** BEGIN **

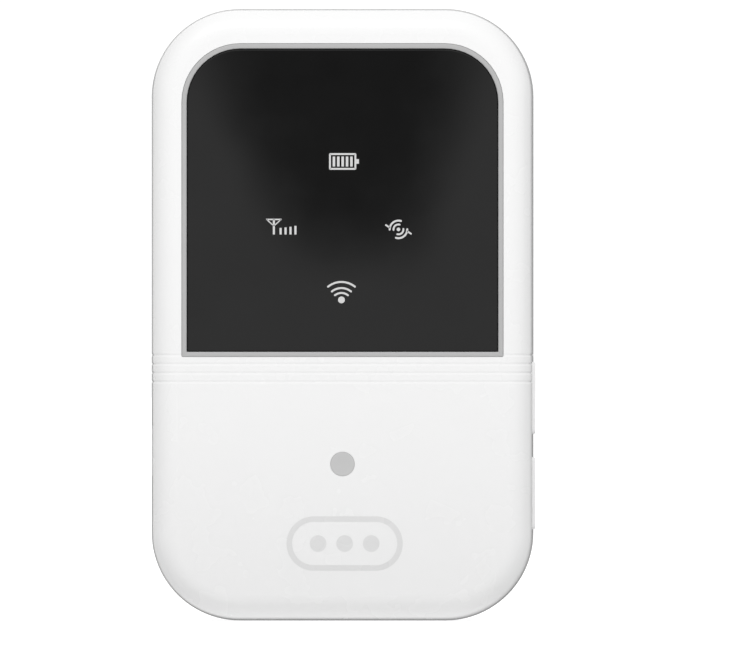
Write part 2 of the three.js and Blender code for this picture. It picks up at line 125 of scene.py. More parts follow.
def groove_depth(v, tilt):
    """The grooves at height v, on a surface that stands tilt degrees out of the side: 90 on the face."""
    near = min(abs(v - groove) for groove in GROOVES)
    if near >= GROOVE_REACH:
        return 0.0
    deepest = GROOVE_SIDE_DEPTH + (GROOVE_DEPTH - GROOVE_SIDE_DEPTH) * tilt / 90
    return deepest * (1 + math.cos(math.pi * near / GROOVE_REACH)) / 2


groove_levels = sorted(groove + stop for groove in GROOVES for stop in GROOVE_STOPS)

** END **

◆ **Requirements**
Reproduce the material in full, with no word added or dropped.

◆ **Exercise response**
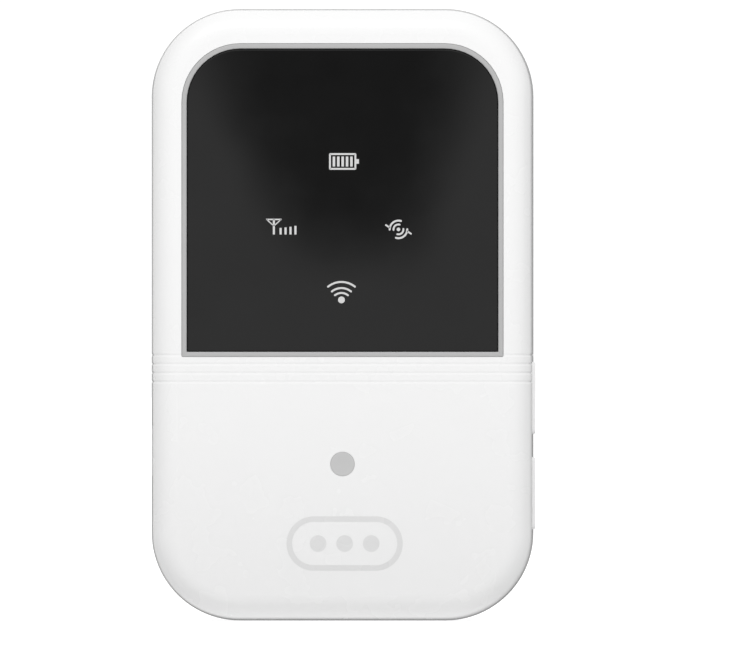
Write part 2 of the three.js and Blender code for this picture. It picks up at line 125 of scene.py. More parts follow.
def groove_depth(v, tilt):
    """The grooves at height v, on a surface that stands tilt degrees out of the side: 90 on the face."""
    near = min(abs(v - groove) for groove in GROOVES)
    if near >= GROOVE_REACH:
        return 0.0
    deepest = GROOVE_SIDE_DEPTH + (GROOVE_DEPTH - GROOVE_SIDE_DEPTH) * tilt / 90
    return deepest * (1 + math.cos(math.pi * near / GROOVE_REACH)) / 2


groove_levels = sorted(groove + stop for groove in GROOVES for stop in GROOVE_STOPS)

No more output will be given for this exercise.